Anyone who is a fan of UA's guitar hardware expected it would arrive eventually, but the UA pedal version of its OX Amp Top Box is still an event in an era where pedal amps are gaining serious momentum for home hobbyists, recordists and stage dwellers. And OX Stomp is a significant release because it has the potential to take good amp modelling and make it great within a pedalboard.
The attenuation and load box functions of the OX Box are dropped here and the line level only OX Stomp's focus is on speaker, mic and room emulation at the end of your signal chain, with the added scope of studio 1176 compression, plate reverb and delay that might save you a pedal or two to make space for it too.
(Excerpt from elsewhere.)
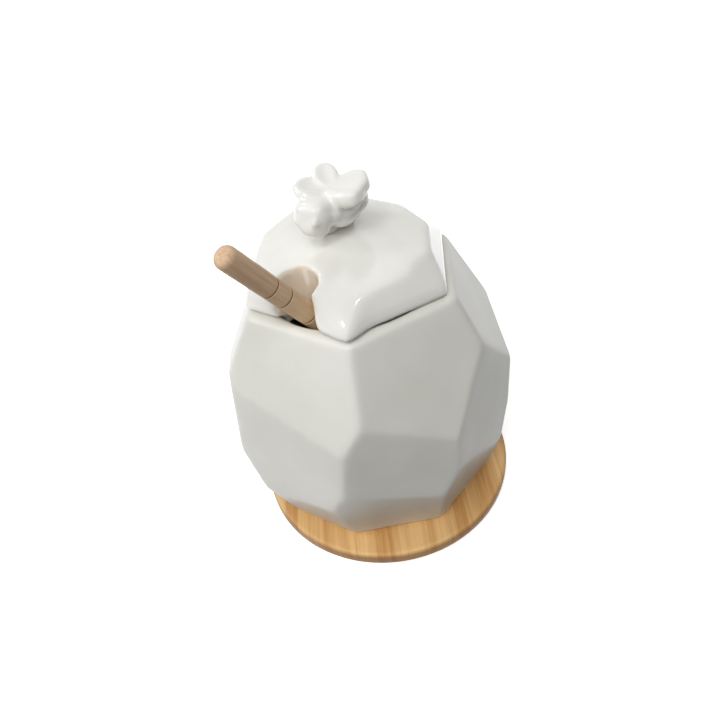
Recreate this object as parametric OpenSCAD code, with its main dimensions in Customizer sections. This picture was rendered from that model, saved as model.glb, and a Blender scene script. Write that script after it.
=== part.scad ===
// Faceted ceramic honey pot with a lift-off lid, a bee knob, a wooden dipper
// and a round wooden coaster. Millimetres. Z is up, the dipper leans towards
// -Y, and the origin is the middle of the coaster's underside.

/* [Coaster] */
// Diameter of the coaster
coaster_d = 100; // [60:1:140]
// Thickness of the coaster
coaster_h = 6; // [3:0.5:15]
// Radius that breaks the coaster's edges
coaster_round = 1.8; // [0.2:0.1:2.4]
// How far the pot stands from the middle of the coaster, along X
pot_x = -1; // [-5:0.5:5]
// How far the pot stands from the middle of the coaster, along Y
pot_y = -1.9; // [-5:0.1:5]

/* [Pot] */
// Height of the pot from its foot to its rim
pot_h = 91.2; // [70:0.2:120]
// Distance from the pot's axis to a plain facet of the belly
belly_r = 47; // [40:0.5:60]
// Height of the belly's widest line above the foot
belly_z = 39; // [30:0.5:50]
// Distance from the pot's axis to each side of the six-sided rim
rim_side = 31.9; // [31.6:0.1:40]
// Radius of the round mouth
mouth_r = 28; // [24:0.2:28]
// Depth of the straight part of the mouth
mouth_depth = 6; // [3:0.5:10]
// Wall behind a plain facet of the belly
belly_wall = 4.4; // [3:0.2:7]
// Thickness of the pot's floor
floor_t = 6; // [3:0.5:10]
// Width of the foot ring under the pot
foot_ring_w = 7; // [3:0.5:12]
// Depth of the hollow inside the foot ring
foot_hollow = 1.2; // [0.5:0.1:3]

/* [Lid] */
// Distance from the lid's axis to each of its six sides
lid_side = 31.1; // [28:0.1:31.5]
// Height of the lid's upright edge
lid_edge_h = 3.4; // [1:0.1:5]
// Height above the rim at which the crown facets would meet
crown_h = 14.8; // [13:0.2:20]
// Height of the flat spot on top of the lid above the rim
lid_top_h = 14.4; // [12:0.2:20]
// Thickness of the lid's roof
lid_roof = 4.6; // [3:0.2:7]
// Thickness of the locating ring under the lid
ring_t = 4; // [2.5:0.1:6]
// Depth of the locating ring below the rim
ring_depth = 5; // [2:0.5:9]
// Clearance round the locating ring in the mouth
ring_gap = 1.8; // [0.8:0.1:3]
// How far the lid sits to one side of the mouth
lid_x = -1.2; // [-1.4:0.1:1.4]
// Turn of the lid on the rim
lid_turn = -2; // [-5:0.5:5]
// Width of the notch for the dipper
notch_w = 12; // [11:0.2:14]
// How far the notch leans to one side, from upright
notch_lean = 12; // [0:1:15]
// Distance from the lid's axis to the round end of the notch
notch_in = 17.6; // [14:0.2:18]
// How far the notch sits to one side of the lid's axis
notch_x = 2; // [-2:0.2:3]
// Wall round the notch inside the lid
notch_wall = 4; // [2:0.1:5]
// Space between the notch and the ends of the locating ring
notch_relief = 3; // [1:0.5:5]

/* [Bee knob] */
// Height of the bee's body above the lid
body_h = 14.6; // [8:0.5:16]
// How far the bee stands to one side of the lid's axis
bee_x = -1.4; // [-4:0.2:4]
// How far the bee stands from the lid's axis, away from the notch
bee_y = 0.8; // [-4:0.2:4]
// Turn of the bee from the notch side
bee_turn = -6; // [-60:1:60]
// Radius of the bee's body
body_r = 5.4; // [3.5:0.1:6]
// Length of the bee's body behind its middle
body_back = 4.5; // [2:0.5:8]
// Radius of the bee's head
head_r = 5; // [3:0.1:6]
// Distance from the bee's middle to its head
head_out = 8; // [4:0.1:9]
// Thickness of the wings
wing_t = 4.2; // [2:0.1:5]
// How far the wings rise towards their tips
wing_rise = 20; // [0:1:45]

/* [Dipper] */
// Diameter of the dipper's handle
handle_d = 6.8; // [5:0.1:9]
// Length of the dipper from end to end
dipper_len = 139.4; // [120:0.2:170]
// Radius that rounds the handle's free end
end_round = 2.4; // [0.5:0.1:3]
// Lean of the dipper from upright
dipper_lean = 33; // [25:0.5:38]
// Turn of the dipper's lean from the notch side
dipper_turn = -15; // [-25:1:10]
// How far the handle crosses the rim to one side of the pot's axis
rest_x = 0; // [-1:0.1:1]
// Diameter of the dipper's ridged head
dip_head_d = 22; // [16:0.5:26]
// Length of the ridged head
dip_head_len = 32; // [20:1:40]
// Radius of the dipper's rounded tip
tip_r = 8; // [5:0.1:9]
// Number of ridges round the head
ridge_n = 6; // [3:1:8]
// Depth of the grooves between the ridges
ridge_depth = 4.5; // [2:0.1:7]
// Depth of the ring grooves on the handle
ring_cut = 0.5; // [0.2:0.1:1]
// Distance of the first ring groove from the handle's end
ring_first = 19.5; // [10:0.5:30]
// Distance from the first ring groove to the second
ring_next = 6.5; // [4:0.5:12]
// Distance from the second ring groove to the third
ring_last = 12; // [4:0.5:20]
// Clearance of the dipper from the rim and the floor it rests on
rest_gap = 0.3; // [0.1:0.1:1]

/* [Hidden] */
$fn = 96;

// Lean of the six facets that rise to the rim, from upright
upper_tilts = [24, 25, 26, 25, 24, 29];
// Wings of the bee: turn from its right side, length, width
wings = [[-10, 13, 8.6], [38, 11.2, 7.8], [150, 11, 7.8], [203, 11, 8]];
// Belly facets: azimuth from -Y, lean, distance beyond belly_r
belly_facets = [
    [-4, 6, -0.3], [45, 0, -0.1], [90, 1, -0.8], [132, -2, 3.6],
    [182, 4, 1], [226, 3, 1], [268, 4, 3], [314, 8, 3.5]
];
// Foot facets: azimuth from -Y, lean, distance beyond belly_r
foot_facets = [
    [38, -17, -0.1], [80, -14, 0.4], [128, -17, 5], [172, -16, 2.5],
    [218, -17, 2.5], [264, -17, 1.5], [310, -18, 1.4], [2, -19, 2.6]
];

// Lean of the lid's six lower facets, from upright
lower_tilts = [27, 32, 32, 30, 26, 25];
// Corner facets of the lid: azimuth from -Y, lean, distance from its centre
corner_facets = [
    [30, 50, 25.4], [90, 50, 25.4], [150, 50, 25.6],
    [210, 48, 26.6], [270, 45, 27.6], [330, 48, 26.6]
];
// Crown facets of the lid: azimuth from -Y, slope
crown_facets = [[48, 9.5], [108, 8], [168, 5], [228, 2], [288, 2], [348, 6]];

side_n = 6;
side_turn = 360 / side_n;
blank_r = 2 * belly_r;
rim_z = coaster_h + pot_h;
skin = 0.01;

// Inside of the pot: an arc from the belly to the mouth
inner_r = belly_r - belly_wall;
arc_rise = pot_h - mouth_depth - belly_z;
arc_in = inner_r - mouth_r;
arc_r = (arc_rise * arc_rise + arc_in * arc_in) / (2 * arc_in);
foot_r = (belly_r + foot_facets[0][2] + belly_z * sin(foot_facets[0][1])) / cos(foot_facets[0][1]);

// Locating ring of the lid
ring_r = mouth_r - ring_gap;
hollow_r = ring_r - ring_t;
hollow_round = 4;
ball_fn = 24;

// Dipper: it leans on the mouth's edge and stands on the floor
handle_r = handle_d / 2;
rest_r = mouth_r - handle_r / cos(dipper_lean) - rest_gap;
rest_y = sqrt(rest_r * rest_r - rest_x * rest_x);
tip_z = coaster_h + floor_t + tip_r + rest_gap;
tip_run = (rim_z - tip_z) / cos(dipper_lean);
ridge_pitch = dip_head_len / ridge_n;
ridge_w = 0.55 * ridge_pitch;
ring_places = [ring_first, ring_first + ring_next, ring_first + ring_next + ring_last];

// Everything beyond one facet's plane. The plane stands d from the point
// [0, 0, z] and faces azimuth az, leaning in by tilt.
module beyond(az, tilt, d, z) {
    size = 4 * blank_r;
    translate([0, 0, z])
        rotate([0, 0, az])
            rotate([-tilt, 0, 0])
                translate([-size / 2, -d - size, -size / 2])
                    cube(size);
}

module pot_blank() {
    difference() {
        cylinder(r = blank_r, h = pot_h);
        for (k = [0:side_n - 1])
            beyond(k * side_turn, upper_tilts[k], rim_side * cos(upper_tilts[k]), pot_h);
        for (f = belly_facets)
            beyond(f[0], f[1], belly_r + f[2], belly_z);
        for (f = foot_facets)
            beyond(f[0], f[1], belly_r + f[2], belly_z);
    }
}

module pot_inside() {
    rotate_extrude()
        intersection() {
            translate([inner_r - arc_r, belly_z])
                circle(arc_r);
            translate([0, floor_t])
                square([inner_r, pot_h - mouth_depth - floor_t]);
        }
    translate([0, 0, pot_h - mouth_depth - skin])
        cylinder(r = mouth_r, h = mouth_depth + 1);
}

module coaster() {
    flat_r = coaster_d / 2 - coaster_round;
    color("burlywood")
        rotate_extrude()
            union() {
                square([flat_r, coaster_h]);
                translate([0, coaster_round])
                    square([coaster_d / 2, coaster_h - 2 * coaster_round]);
                translate([flat_r, coaster_round])
                    circle(coaster_round);
                translate([flat_r, coaster_h - coaster_round])
                    circle(coaster_round);
            }
}

module pot_body() {
    color("gainsboro")
        translate([pot_x, pot_y, coaster_h])
            difference() {
                pot_blank();
                pot_inside();
                translate([0, 0, -1])
                    cylinder(r = foot_r - foot_ring_w, h = 1 + foot_hollow);
            }
}

module lid_blank() {
    difference() {
        cylinder(r = blank_r, h = lid_top_h);
        for (k = [0:side_n - 1]) {
            beyond(k * side_turn, 0, lid_side, 0);
            beyond(k * side_turn, lower_tilts[k], lid_side * cos(lower_tilts[k]), lid_edge_h);
        }
        for (f = corner_facets)
            beyond(f[0], f[1], f[2], 0);
        for (f = crown_facets)
            beyond(f[0], 90 - f[1], crown_h * cos(f[1]), 0);
    }
}

module lid_hollow() {
    hollow_h = lid_top_h - lid_roof;
    rotate_extrude()
        union() {
            square([hollow_r, hollow_h - hollow_round]);
            square([hollow_r - hollow_round, hollow_h]);
            translate([hollow_r - hollow_round, hollow_h - hollow_round])
                circle(hollow_round);
        }
}

// The notch, seen from above, is a slot with a round end
module notch(grow, z0, z1) {
    r = notch_w / 2 + grow;
    end_y = -(notch_in + notch_w / 2);
    translate([notch_x, end_y, 0])
        rotate([0, -notch_lean, 0]) {
            translate([0, 0, z0])
                cylinder(r = r, h = z1 - z0);
            translate([-r, -lid_side, z0])
                cube([2 * r, lid_side, z1 - z0]);
        }
}

module locating_ring() {
    difference() {
        translate([0, 0, -ring_depth])
            cylinder(r = ring_r, h = ring_depth + 1);
        translate([0, 0, -ring_depth - 1])
            cylinder(r = hollow_r, h = ring_depth + 3);
        notch(notch_relief, -ring_depth - 2, ring_depth);
    }
}

module lid() {
    color("whitesmoke")
        translate([pot_x + lid_x, pot_y, rim_z])
            rotate([0, 0, lid_turn])
                difference() {
                    union() {
                        difference() {
                            lid_blank();
                            difference() {
                                translate([0, 0, -skin])
                                    lid_hollow();
                                notch(notch_wall, -ring_depth, lid_top_h);
                            }
                        }
                        locating_ring();
                    }
                    notch(0, -ring_depth - 1, lid_top_h + 1);
                }
}

module ball(r) {
    sphere(r, $fn = ball_fn);
}

// One wing, from its root at the origin out and up
module wing(turn, len, width) {
    rotate([0, -wing_rise, turn])
        hull() {
            ball(wing_t / 2);
            translate([len - width / 2, 0, 0])
                scale([1, 1, wing_t / width])
                    ball(width / 2);
        }
}

module bee_knob() {
    head_z = 0.64 * body_h;
    chin = 0.4 * head_r;
    body_z = body_h - body_r;
    root_y = 0.2 * body_r;
    color("white")
        translate([pot_x + lid_x + bee_x, pot_y + bee_y, rim_z + lid_top_h])
            rotate([0, 0, bee_turn]) {
                hull() {
                    translate([0, -head_out, head_z])
                        ball(head_r);
                    translate([0, -head_out - chin, head_z - chin])
                        ball(head_r - 0.3 * chin);
                }
                hull() {
                    translate([0, -0.4 * body_r, body_z])
                        ball(body_r);
                    translate([0, body_back, 0.8 * body_z])
                        ball(0.9 * body_r);
                    cylinder(r = 0.8 * body_r, h = body_z);
                }
                for (w = wings)
                    translate([0, root_y * sign(sin(w[0])), body_h - wing_t / 2])
                        wing(w[0], w[1], w[2]);
            }
}

module dipper_profile() {
    end_z = dipper_len - tip_r;
    square([handle_r, end_z - end_round]);
    square([handle_r - end_round, end_z]);
    intersection() {
        translate([handle_r - end_round, end_z - end_round])
            circle(end_round);
        translate([0, end_z - 2 * end_round])
            square(2 * end_round);
    }
    intersection() {
        circle(tip_r);
        translate([0, -tip_r])
            square([tip_r, 2 * tip_r]);
    }
    for (k = [0:ridge_n - 1])
        translate([0, k * ridge_pitch]) {
            r = ridge_radius(k);
            square([r - ridge_w / 2, ridge_w]);
            translate([r - ridge_w / 2, ridge_w / 2])
                circle(ridge_w / 2);
        }
    square([dip_head_d / 2 - ridge_depth, dip_head_len - ridge_pitch]);
}

// Ridges swell from the tip to the middle of the head and fall again
function ridge_radius(k) =
    dip_head_d / 2 * (0.78 + 0.22 * sin(180 * (k + 0.5) / ridge_n));

module handle_ring(s) {
    translate([0, 0, s])
        rotate_extrude()
            translate([handle_r, 0])
                circle(ring_cut, $fn = 24);
}

module dipper() {
    color("tan")
        translate([pot_x + rest_x, pot_y - rest_y, rim_z])
            rotate([0, 0, dipper_turn])
                rotate([dipper_lean, 0, 0])
                    translate([0, 0, -tip_run])
                        difference() {
                            rotate_extrude()
                                dipper_profile();
                            for (s = ring_places)
                                handle_ring(dipper_len - tip_r - s);
                        }
}

coaster();
pot_body();
lid();
bee_knob();
dipper();
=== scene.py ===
import math

import bmesh
import bpy
import numpy as np
from mathutils import Matrix, Vector


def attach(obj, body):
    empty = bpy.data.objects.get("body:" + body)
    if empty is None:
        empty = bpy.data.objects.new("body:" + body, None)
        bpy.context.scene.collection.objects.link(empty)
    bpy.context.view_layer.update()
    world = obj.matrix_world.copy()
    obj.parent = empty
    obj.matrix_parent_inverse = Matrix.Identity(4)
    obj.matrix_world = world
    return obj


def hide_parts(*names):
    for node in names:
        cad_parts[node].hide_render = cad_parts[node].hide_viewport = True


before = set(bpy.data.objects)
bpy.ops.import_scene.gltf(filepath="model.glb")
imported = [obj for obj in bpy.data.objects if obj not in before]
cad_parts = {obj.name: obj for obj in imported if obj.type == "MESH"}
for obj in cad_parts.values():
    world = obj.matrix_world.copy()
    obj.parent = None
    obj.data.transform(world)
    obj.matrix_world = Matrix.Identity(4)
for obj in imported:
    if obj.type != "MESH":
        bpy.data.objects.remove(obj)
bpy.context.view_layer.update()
print("frame loaded")

mm = 0.001  # lengths below are in millimetres unless a note says otherwise
white = (1.0, 1.0, 1.0, 1.0)


def hexToLinear(code):
    # sRGB hex to the linear colour that the shaders take
    parts = [int(code[i : i + 2], 16) / 255 for i in (1, 3, 5)]
    linear = [p / 12.92 if p <= 0.04045 else ((p + 0.055) / 1.055) ** 2.4 for p in parts]
    return (*linear, 1.0)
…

Theoretically, it also boosts the potential for your pedalboard as a recording rig with multiple emulated mic, speaker and room setups.
The UAFX Control app takes vital role here in dialling in the type and deeper parameters for all these emulations, with Room, Speaker and two Mic levels then available alongside five selectable Rig preset slots on the unit itself. We'll dig into how this all works in our review coming soon.
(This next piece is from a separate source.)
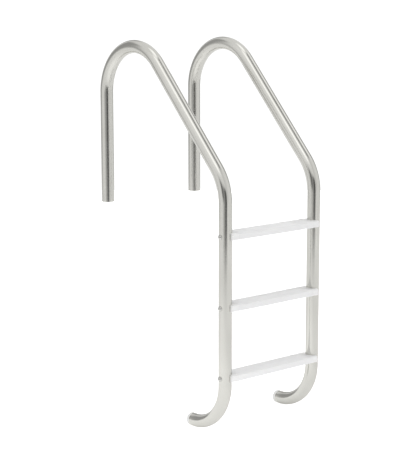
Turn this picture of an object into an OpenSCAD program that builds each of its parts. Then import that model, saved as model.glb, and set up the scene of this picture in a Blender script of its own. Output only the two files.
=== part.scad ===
// Pool ladder: two bent stainless rails, three moulded treads on saddle ends, and wall bumpers.
// Frame: X runs across the ladder, +Y points from the pool towards the deck, +Z is up.
// The origin is at deck level, midway between the two deck legs. Millimetres.

/* [Rail tube] */
// Outside diameter of the rail tube (1.90 inch)
rail_od = 48.3; // [45:0.1:51]
// Wall thickness of the rail tube
rail_wall = 1.65; // [1.2:0.05:3]
// Distance between the rails, centre to centre
rail_spacing = 430; // [400:1:560]

/* [Rail shape] */
// Length of each deck leg that stands in its deck anchor
anchor_depth = 100; // [60:1:150]
// Straight height of each deck leg above the deck
leg_height = 315; // [250:1:450]
// Centre-line radius of the handrail bends
bend_r = 178; // [150:1:210]
// Angle between the sloping handrail and the vertical
slope = 43; // [35:1:50]
// Straight length of the sloping handrail
slope_len = 470; // [380:1:560]
// Straight length of each pool leg, between its bends
pool_leg_len = 650; // [640:1:760]
// Centre-line radius of the foot bend
foot_r = 165; // [140:1:178]
// Straight stub at the end of the foot
foot_stub = 8; // [8:1:40]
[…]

Out of the box you'll have access to 22 speaker cabs, six vintage mics with UA's proven rep for stunning plate reverb, alongside stereo delay (dual, crossover and ping-pong) and UA 1176 compression. You can make choosing combinations easier with the '100 curated Rigs' UA provides via the app. We've been especially impressed with UA's approach to these kinds of app presets with its Del Verb pedal so we're looking forward to investigating these Rigs.
Players will also have control over speaker breakup, drive and cone cry that made the OX Box such a compelling studio tool. The OX Stomp has buffered bypass with analog dry through too.
"When we released the original OX Amp Top Box, we were thrilled to see the demand from guitarists who appreciated the sonic authenticity of our modeling," says Tore Mogensen, Senior UA Product Manager. "At the same time, some guitarists didn't need the reactive load box feature of OX — they just wanted the cabinet, mic and room emulations. OX Stomp hits that nail on the head and lets them take their tone to the next level."
But for all the potential benefits here, the OX Stomp drops the ball on one feature for me already; there's no headphone output. It's something I lamented with the otherwise excellent Dream '65, Ruby '63 and Woodrow '55 amp emulator pedals, and would have made this a great opportunity for home players to enjoy their pedalboards with UA's end-of-chain processing for quiet practice sessions. XLR out for mixing desks is also absent.
Despite this, the 14th pedal release for the company has the potential to be UA's most universally appealing piece of guitar hardware yet for pedalboards.
The OX Stomp Dynamic Speaker Emulator is $399 and requires a 400mA isolated power supply (sold separately).